Due to mul being the last step in fnv1a, the entropy is stored in the
high bits, so you want to be masking the high bits and not the low ones.

Alternatively you can change the hash function to mix the high bits with
the low ones just before returning:

        hash ^= hash >> 33; /* for the 64bit version. */

But I'd much rather just mask the high bits instead.

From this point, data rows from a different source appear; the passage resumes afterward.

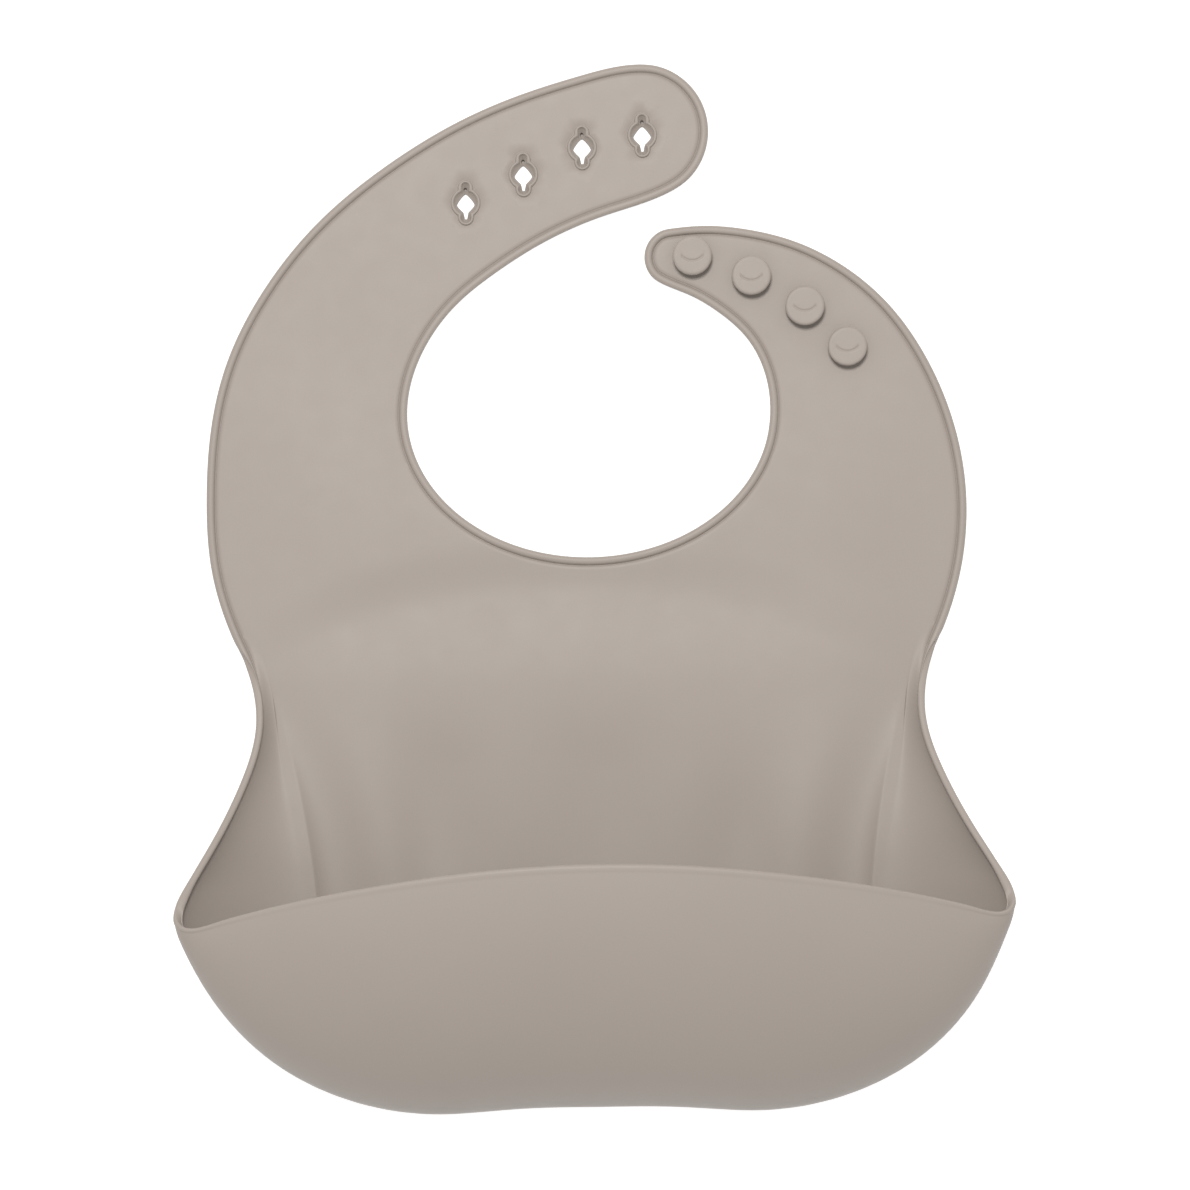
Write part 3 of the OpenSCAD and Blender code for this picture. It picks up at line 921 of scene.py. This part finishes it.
# ---- Floor, light and camera ----

FLOOR_SIZE = 6
FLOOR_GREY = 0.35
FLOOR_GLOW = 0.86
KEY_PLACE = (-0.1, 0.57, 1.8)
KEY_SIZE = 0.4
KEY_POWER = 27
SKY = 0.53
CAMERA_PLACE = (0.0019, -0.0022, 1.3)
CAMERA_TURN = -1.2
CAMERA_LENS = 142

bpy.ops.mesh.primitive_plane_add(size=FLOOR_SIZE, location=(0, 0, 0))
floor = bpy.context.object
floor.name = "floor"
paper = bpy.data.materials.new("white_paper")
paper.use_nodes = True
paper_shader = paper.node_tree.nodes["Principled BSDF"]
paper_shader.inputs["Base Color"].default_value = (FLOOR_GREY, FLOOR_GREY, FLOOR_GREY, 1)
paper_shader.inputs["Roughness"].default_value = 0.9
# A light table: the glow takes the shadow off the paper
paper_shader.inputs["Emission Color"].default_value = (1, 1, 1, 1)
paper_shader.inputs["Emission Strength"].default_value = FLOOR_GLOW
floor.data.materials.append(paper)


def soft_light(name, place, aim, size, power):
    lamp = bpy.data.lights.new(name, "AREA")
    lamp.shape = "SQUARE"
    lamp.size = size
    lamp.energy = power
    obj = bpy.data.objects.new(name, lamp)
    bpy.context.scene.collection.objects.link(obj)
    obj.location = place
    obj.rotation_euler = (Vector(aim) - Vector(place)).to_track_quat("-Z", "Y").to_euler()


soft_light("key", KEY_PLACE, (0, 0, 0), KEY_SIZE, KEY_POWER)

world = bpy.data.worlds.new("studio")
world.use_nodes = True
world.node_tree.nodes["Background"].inputs["Color"].default_value = (1, 1, 1, 1)
world.node_tree.nodes["Background"].inputs["Strength"].default_value = SKY
bpy.context.scene.world = world
bpy.context.scene.view_settings.view_transform = "Standard"

camera_data = bpy.data.cameras.new("camera")
camera_data.lens = CAMERA_LENS
camera_data.sensor_width = 36
camera = bpy.data.objects.new("camera", camera_data)
bpy.context.scene.collection.objects.link(camera)
camera.location = CAMERA_PLACE
camera.rotation_euler = (0, 0, math.radians(CAMERA_TURN))
bpy.context.scene.camera = camera
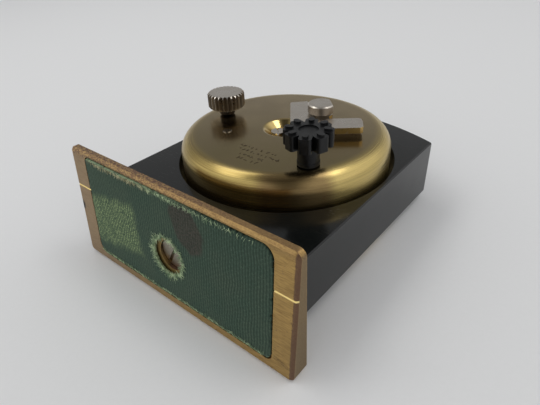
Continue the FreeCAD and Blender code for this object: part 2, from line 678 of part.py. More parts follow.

And for statically generated hash-tables (as well as in general) I tend
to prefer open-addressing rather than chaining. For probing I prefer
linear probe with robin-hood insertion[0] for statically generated
tables.

As for why: linear probing nicely exploits spatial locality[1] and
robin-hood can reduce the max probe size by alleviating clustering[2].
This leads to both faster worst-case lookups as well as less memory
usage.

For run-time tables where you don't know the inputs, double-hashing
might be a better approach[3]. But for statically generated one, I
wouldn't use double-hashing since you can easily change the hash
function until it's producing good results (e.g for fnv1a changing the
starting state or the multiplier, or both[4]).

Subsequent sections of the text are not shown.